Written request | Repeat all of the records verbatim.

Stored data |
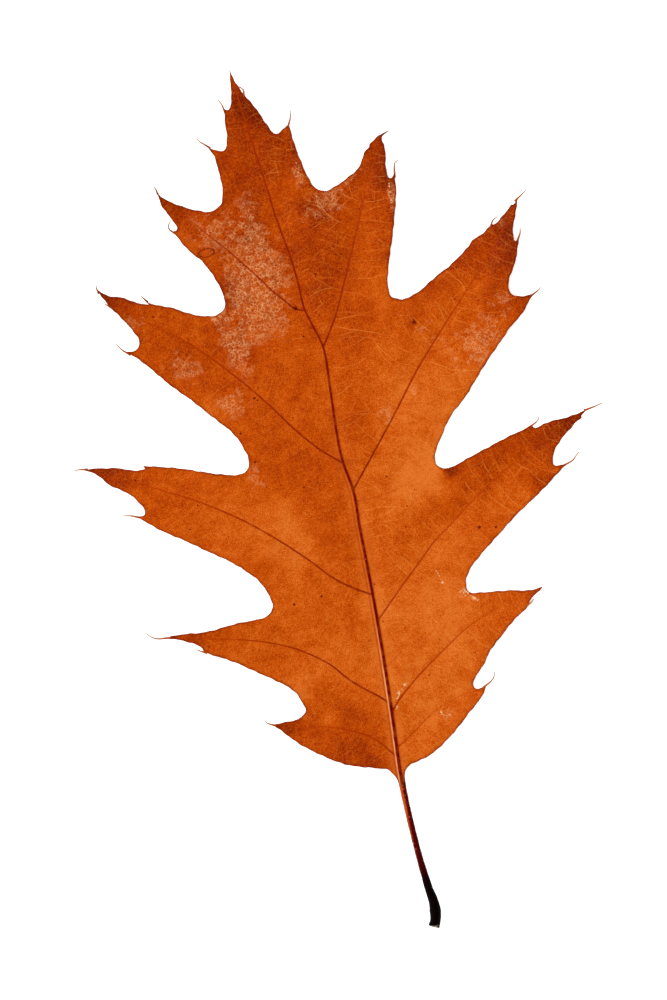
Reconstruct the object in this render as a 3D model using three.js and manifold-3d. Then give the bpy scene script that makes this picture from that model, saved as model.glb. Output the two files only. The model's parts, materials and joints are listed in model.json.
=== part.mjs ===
// A dry autumn leaf of a red oak, lying on a table with its upper face up. Millimetres, +Z up.
// +Y runs from the broken end of the stalk to the tip of the leaf, and +X to the right.
// The leaf grew as one piece, so it is one solid: blade, veins, stalk and bristles together.
// It is drawn with (0, 0) where the blade meets the stalk, and moved at the end
// so that the origin is at the middle of its outline, on the table.
import * as THREE from "three";
import { mergeVertices } from "three/addons/utils/BufferGeometryUtils.js";
import Module from "manifold-3d";

const wasm = await Module();
wasm.setup();

const BLADE_THICKNESS = 0.3;
const BLADE_HEIGHT = 1.08; // of the middle of the blade beside the midrib, over the table
const GRID = 7; // side of the squares that the blade's surface is bent in
const MARGIN_TURN = 14; // degrees that the outline turns at each of its corners, where it is round
const MARGIN_STEP = 6; // the longest straight piece that it is made of

// How the dry blade bends. The edge of each half has a wave along it: the widest lobe comes
// down to the table, and the lobes above and below that one stand clear of it.
const MIDDLE_X = 3;
const HALF_WIDTH = 56.5; // from there to the tips of the widest lobes
const EDGE_DROP = BLADE_HEIGHT - BLADE_THICKNESS / 2;
const EDGE_LIFT = 5.6;
const WAVE_LENGTH = 78;
const LEFT_LOW_Y = 81;
const RIGHT_LOW_Y = 68;
const TIP_BEND_Y = 105; // past this the end of the blade rises
const TIP_LIFT = 4.2;
const TIP_Y = 160.2;
const STALK_BEND_Y = 12; // below this the stalk rises
const STALK_LIFT = 4.6;
const STALK_END_Y = -35.4;

// The midrib and the stalk are one rod, and each row is x, y and radius. It bends a little
// wherever a big side vein leaves it.
const MIDRIB_DROP = 0.6; // how far it hangs below the middle of the blade, for a radius of 1
const MIDRIB = [
  [-0.6, -35.4, 1.25],
  [0.1, -34, 1.2],
  [0.52, -32, 1.26],
  [0.62, -30, 1.1],
  [0.27, -27, 0.92],
  [0.12, -24.5, 0.84],
  [-0.12, -20, 0.74],
  [-0.22, -12, 0.71],
  [-0.12, -5, 0.74],
  [0.2, 0, 0.86],
  [1.2, 10, 0.84],
  [2.1, 20, 0.8],
  [3.3, 37, 0.76],
  [4.6, 61, 0.72],
  [3.8, 70, 0.68],
  [4.9, 85, 0.62],
  [5.6, 95.5, 0.56],
  [3.5, 105, 0.5],
  [3.2, 115, 0.44],
  [1.9, 128, 0.38],
  [1.1, 140, 0.32],
  [0.4, 150, 0.26],
  [0, 157, 0.2],
];

// Side veins, from the midrib to the lobe or tooth that each one feeds.
const VEIN_DROP = 0.92; // the same for these, which stand out of the underside only
const VEIN_RADIUS = [0.42, 0.16]; // where it leaves the midrib, and at its end
const VEINS = [
  [[0.6, 3], [-4, 8.2], [-9, 11.4], [-14.5, 13.4], [-22, 15.6]],
  [[1.5, 14.9], [-5, 21], [-9, 26], [-18.6, 33.1], [-30, 37.3], [-41, 40.2]],
  [[3.1, 39.2], [-2.5, 43.2], [-12, 53.7], [-22, 63], [-35, 71.8], [-49, 79.7]],
  [[3.8, 69.4], [-2, 75], [-12, 89.8], [-24, 103.9], [-38, 117]],
  [[3.5, 104.2], [-2, 109.2], [-8, 119.5], [-14, 127.5], [-20.8, 135.4]],
  [[1.5, 133], [-3, 139], [-7.8, 143.2]],
  [[1, 5.3], [8, 9.5], [14, 12], [21, 13]],
  [[1.5, 13.3], [7, 18], [18, 25.2], [26, 29], [38, 31.6]],
  [[3.2, 33.6], [12, 41.6], [25, 51.3], [40, 59.9], [56, 67]],
  [[4.8, 63], [16, 75.3], [28.5, 88.8], [40, 100], [53, 114]],
  [[28.5, 88.8], [36, 89.8], [44, 92.4], [51.5, 95]],
  [[5.6, 95.5], [11.3, 104], [18.5, 119.5], [27.5, 135]],
  [[2, 129.8], [5, 132.6], [9, 143]],
];

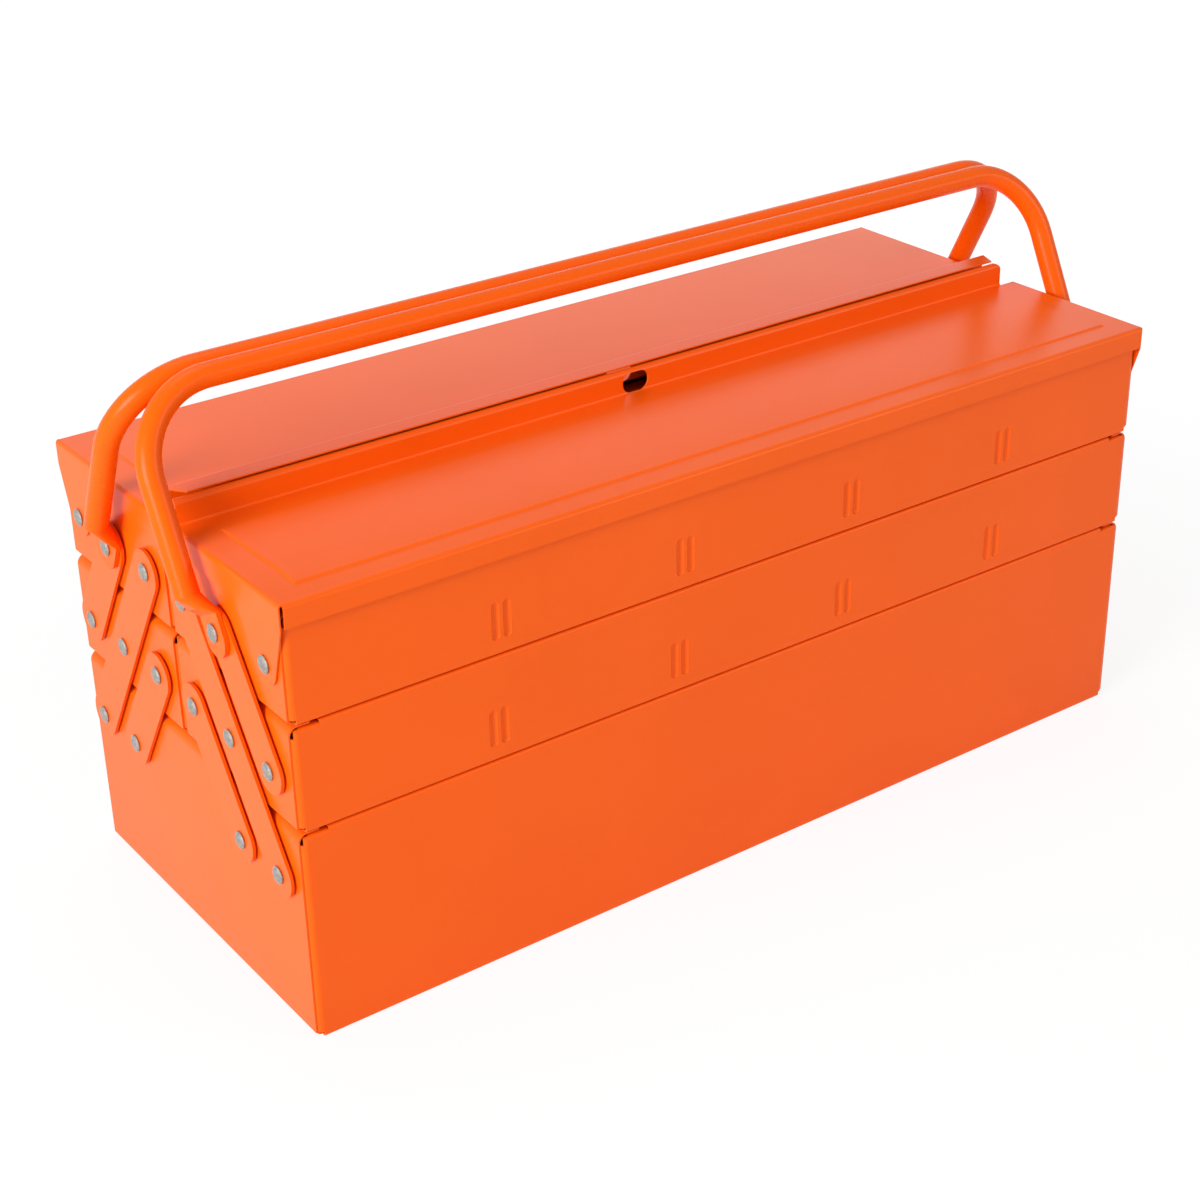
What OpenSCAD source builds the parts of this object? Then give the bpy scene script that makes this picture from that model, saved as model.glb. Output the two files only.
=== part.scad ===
// Cantilever tool box in pressed sheet steel: a bottom box and, on each side,
// a middle and a top tray that swing out on flat arms, with a lid and a tube
// handle on each top tray. Millimetres, +Z up. The origin is the centre of the
// underside, X runs along the length and the front long side faces -Y.

/* [Body] */
// length over the end plates
body_l = 530; // [420:2:640]
// width over the long walls
body_w = 221.2; // [200:0.2:260]
// height of the bottom box
box_h = 112.6; // [90:0.2:150]
// height of one tray
tray_h = 54.55; // [48:0.05:70]
// air between two stacked levels
level_gap = 0.7; // [0.3:0.1:1]
// gap along the middle between front and back trays
seam_gap = 1.2; // [0.8:0.1:4]
// sheet thickness of box, trays and lids
sheet = 0.8; // [0.7:0.1:1]
// outside radius of the long folded edges
fold_r = 1.5; // [1.5:0.5:3]
// outside radius of the corners round each end
corner_r = 3; // [2:0.5:4]
// outside radius of the shoulder along each end
shoulder_r = 5; // [3:0.5:6]
// width of the rim turned in along the long walls
rim_w = 8; // [5:0.5:12]
// length at each end where the long rim is set down
rim_end_l = 15; // [12:1:30]
// how far the long rim is set down at each end
rim_drop = 1.6; // [1.2:0.1:2.5]
// width of the spot-welded tabs behind the end plates
tab_w = 10; // [6:0.5:10]

/* [Divider ribs] */
// number of rib pairs in each long wall of a tray
rib_pairs = 4; // [2:1:4]
// distance between two pairs of ribs
rib_pitch = 106.4; // [80:0.2:112]
// how far the middle trays' ribs sit to the right of the middle
rib_shift_mid = 2.4; // [-10:0.2:10]
// how far the top trays' ribs sit to the right of the middle
rib_shift_top = 6; // [-10:0.2:10]
// centre distance of the two ribs of a pair
rib_spread = 6.4; // [6:0.1:10]
// radius of the pressed rib
rib_r = 2.6; // [2.4:0.1:3]
// depth of the pressed rib
rib_depth = 1.3; // [1:0.1:1.6]
// height of the lower end of a rib over the tray's underside
rib_z = 10; // [6:0.5:12]
// straight length of a rib
rib_l = 15; // [8:1:20]

/* [Arms and rivets] */
// height of the lowest rivet row below the rim of the bottom box
row_drop = 28.6; // [24:0.1:34]
// distance of the innermost rivets from the middle plane
col_in = 19; // [17:0.5:22]
// distance of the outermost arm rivets from the long wall
col_inset = 18.6; // [18:0.2:20]
// distance of the lid rivets from the long wall
lid_inset = 15.6; // [15:0.2:16]
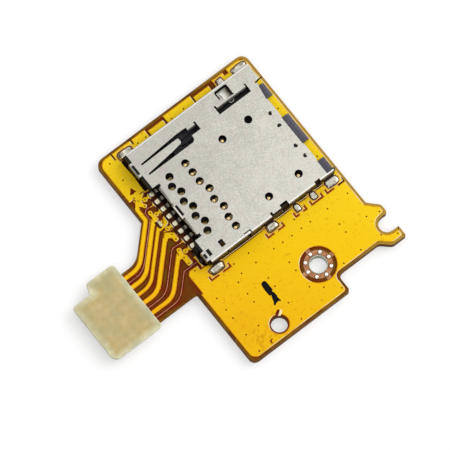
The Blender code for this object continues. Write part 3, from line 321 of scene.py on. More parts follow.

Exercise response |
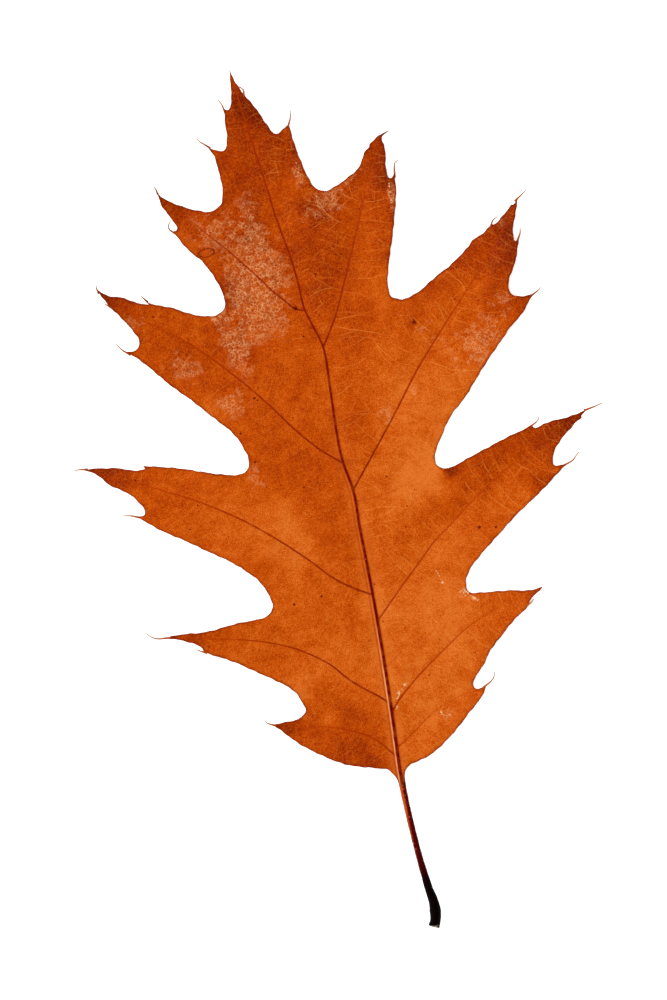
Reconstruct the object in this render as a 3D model using three.js and manifold-3d. Then give the bpy scene script that makes this picture from that model, saved as model.glb. Output the two files only. The model's parts, materials and joints are listed in model.json.
=== part.mjs ===
// A dry autumn leaf of a red oak, lying on a table with its upper face up. Millimetres, +Z up.
// +Y runs from the broken end of the stalk to the tip of the leaf, and +X to the right.
// The leaf grew as one piece, so it is one solid: blade, veins, stalk and bristles together.
// It is drawn with (0, 0) where the blade meets the stalk, and moved at the end
// so that the origin is at the middle of its outline, on the table.
import * as THREE from "three";
import { mergeVertices } from "three/addons/utils/BufferGeometryUtils.js";
import Module from "manifold-3d";

const wasm = await Module();
wasm.setup();

const BLADE_THICKNESS = 0.3;
const BLADE_HEIGHT = 1.08; // of the middle of the blade beside the midrib, over the table
const GRID = 7; // side of the squares that the blade's surface is bent in
const MARGIN_TURN = 14; // degrees that the outline turns at each of its corners, where it is round
const MARGIN_STEP = 6; // the longest straight piece that it is made of

// How the dry blade bends. The edge of each half has a wave along it: the widest lobe comes
// down to the table, and the lobes above and below that one stand clear of it.
const MIDDLE_X = 3;
const HALF_WIDTH = 56.5; // from there to the tips of the widest lobes
const EDGE_DROP = BLADE_HEIGHT - BLADE_THICKNESS / 2;
const EDGE_LIFT = 5.6;
const WAVE_LENGTH = 78;
const LEFT_LOW_Y = 81;
const RIGHT_LOW_Y = 68;
const TIP_BEND_Y = 105; // past this the end of the blade rises
const TIP_LIFT = 4.2;
const TIP_Y = 160.2;
const STALK_BEND_Y = 12; // below this the stalk rises
const STALK_LIFT = 4.6;
const STALK_END_Y = -35.4;

// The midrib and the stalk are one rod, and each row is x, y and radius. It bends a little
// wherever a big side vein leaves it.
const MIDRIB_DROP = 0.6; // how far it hangs below the middle of the blade, for a radius of 1
const MIDRIB = [
  [-0.6, -35.4, 1.25],
  [0.1, -34, 1.2],
  [0.52, -32, 1.26],
  [0.62, -30, 1.1],
  [0.27, -27, 0.92],
  [0.12, -24.5, 0.84],
  [-0.12, -20, 0.74],
  [-0.22, -12, 0.71],
  [-0.12, -5, 0.74],
  [0.2, 0, 0.86],
  [1.2, 10, 0.84],
  [2.1, 20, 0.8],
  [3.3, 37, 0.76],
  [4.6, 61, 0.72],
  [3.8, 70, 0.68],
  [4.9, 85, 0.62],
  [5.6, 95.5, 0.56],
  [3.5, 105, 0.5],
  [3.2, 115, 0.44],
  [1.9, 128, 0.38],
  [1.1, 140, 0.32],
  [0.4, 150, 0.26],
  [0, 157, 0.2],
];

// Side veins, from the midrib to the lobe or tooth that each one feeds.
const VEIN_DROP = 0.92; // the same for these, which stand out of the underside only
const VEIN_RADIUS = [0.42, 0.16]; // where it leaves the midrib, and at its end
const VEINS = [
  [[0.6, 3], [-4, 8.2], [-9, 11.4], [-14.5, 13.4], [-22, 15.6]],
  [[1.5, 14.9], [-5, 21], [-9, 26], [-18.6, 33.1], [-30, 37.3], [-41, 40.2]],
  [[3.1, 39.2], [-2.5, 43.2], [-12, 53.7], [-22, 63], [-35, 71.8], [-49, 79.7]],
  [[3.8, 69.4], [-2, 75], [-12, 89.8], [-24, 103.9], [-38, 117]],
  [[3.5, 104.2], [-2, 109.2], [-8, 119.5], [-14, 127.5], [-20.8, 135.4]],
  [[1.5, 133], [-3, 139], [-7.8, 143.2]],
  [[1, 5.3], [8, 9.5], [14, 12], [21, 13]],
  [[1.5, 13.3], [7, 18], [18, 25.2], [26, 29], [38, 31.6]],
  [[3.2, 33.6], [12, 41.6], [25, 51.3], [40, 59.9], [56, 67]],
  [[4.8, 63], [16, 75.3], [28.5, 88.8], [40, 100], [53, 114]],
  [[28.5, 88.8], [36, 89.8], [44, 92.4], [51.5, 95]],
  [[5.6, 95.5], [11.3, 104], [18.5, 119.5], [27.5, 135]],
  [[2, 129.8], [5, 132.6], [9, 143]],
];

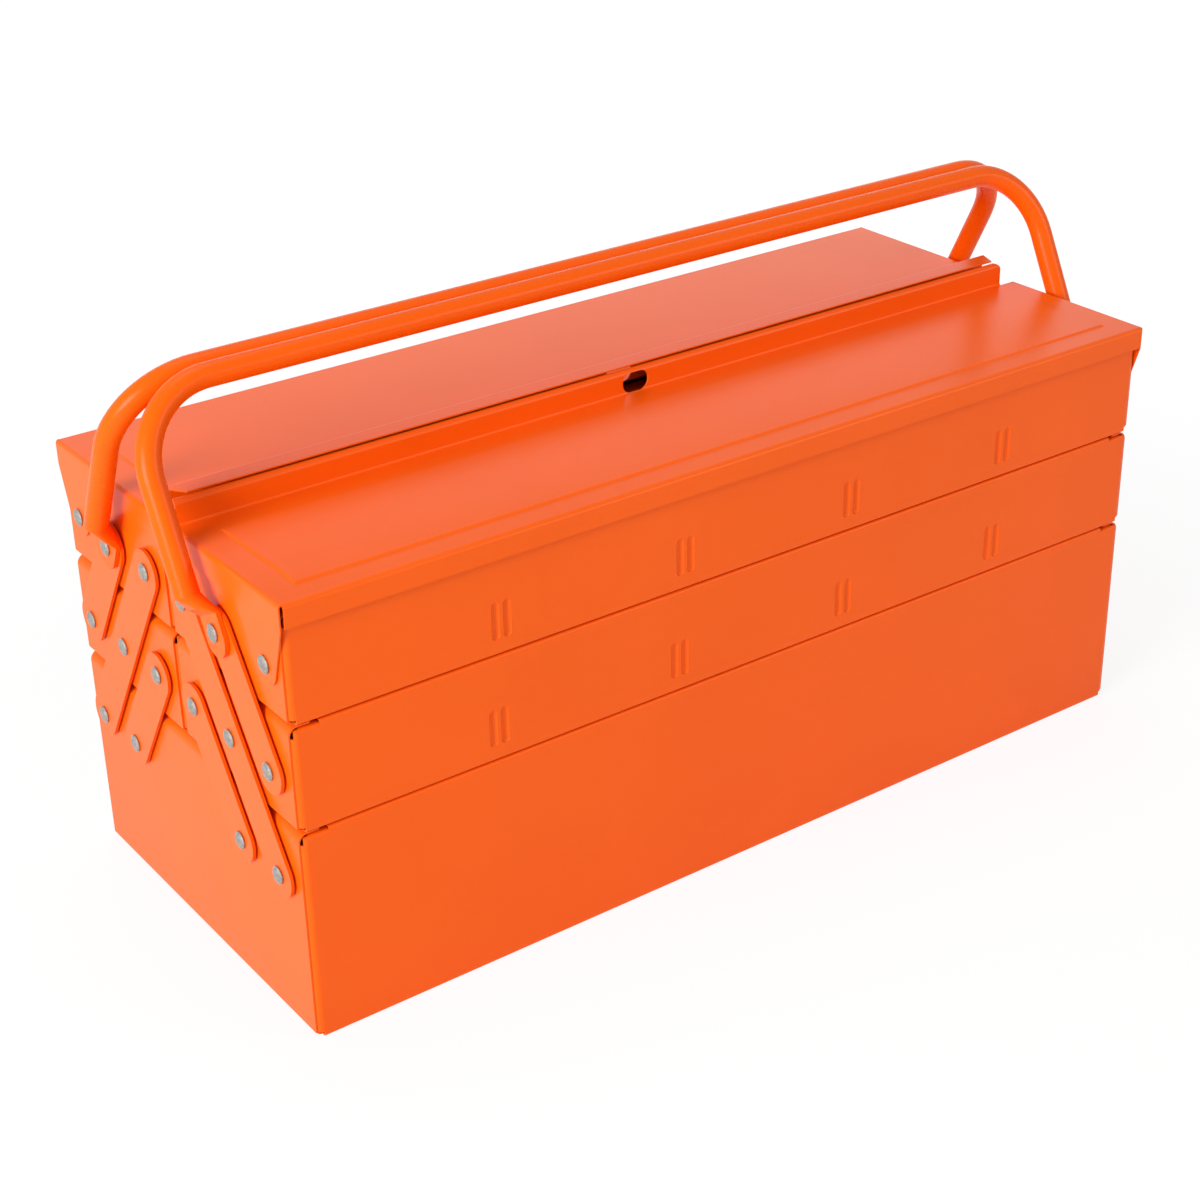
What OpenSCAD source builds the parts of this object? Then give the bpy scene script that makes this picture from that model, saved as model.glb. Output the two files only.
=== part.scad ===
// Cantilever tool box in pressed sheet steel: a bottom box and, on each side,
// a middle and a top tray that swing out on flat arms, with a lid and a tube
// handle on each top tray. Millimetres, +Z up. The origin is the centre of the
// underside, X runs along the length and the front long side faces -Y.

/* [Body] */
// length over the end plates
body_l = 530; // [420:2:640]
// width over the long walls
body_w = 221.2; // [200:0.2:260]
// height of the bottom box
box_h = 112.6; // [90:0.2:150]
// height of one tray
tray_h = 54.55; // [48:0.05:70]
// air between two stacked levels
level_gap = 0.7; // [0.3:0.1:1]
// gap along the middle between front and back trays
seam_gap = 1.2; // [0.8:0.1:4]
// sheet thickness of box, trays and lids
sheet = 0.8; // [0.7:0.1:1]
// outside radius of the long folded edges
fold_r = 1.5; // [1.5:0.5:3]
// outside radius of the corners round each end
corner_r = 3; // [2:0.5:4]
// outside radius of the shoulder along each end
shoulder_r = 5; // [3:0.5:6]
// width of the rim turned in along the long walls
rim_w = 8; // [5:0.5:12]
// length at each end where the long rim is set down
rim_end_l = 15; // [12:1:30]
// how far the long rim is set down at each end
rim_drop = 1.6; // [1.2:0.1:2.5]
// width of the spot-welded tabs behind the end plates
tab_w = 10; // [6:0.5:10]

/* [Divider ribs] */
// number of rib pairs in each long wall of a tray
rib_pairs = 4; // [2:1:4]
// distance between two pairs of ribs
rib_pitch = 106.4; // [80:0.2:112]
// how far the middle trays' ribs sit to the right of the middle
rib_shift_mid = 2.4; // [-10:0.2:10]
// how far the top trays' ribs sit to the right of the middle
rib_shift_top = 6; // [-10:0.2:10]
// centre distance of the two ribs of a pair
rib_spread = 6.4; // [6:0.1:10]
// radius of the pressed rib
rib_r = 2.6; // [2.4:0.1:3]
// depth of the pressed rib
rib_depth = 1.3; // [1:0.1:1.6]
// height of the lower end of a rib over the tray's underside
rib_z = 10; // [6:0.5:12]
// straight length of a rib
rib_l = 15; // [8:1:20]

/* [Arms and rivets] */
// height of the lowest rivet row below the rim of the bottom box
row_drop = 28.6; // [24:0.1:34]
// distance of the innermost rivets from the middle plane
col_in = 19; // [17:0.5:22]
// distance of the outermost arm rivets from the long wall
col_inset = 18.6; // [18:0.2:20]
// distance of the lid rivets from the long wall
lid_inset = 15.6; // [15:0.2:16]
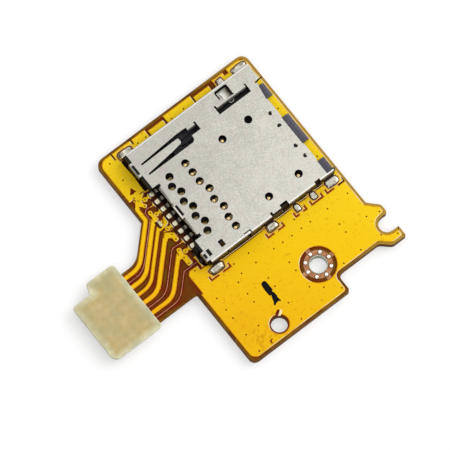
The Blender code for this object continues. Write part 3, from line 321 of scene.py on. More parts follow.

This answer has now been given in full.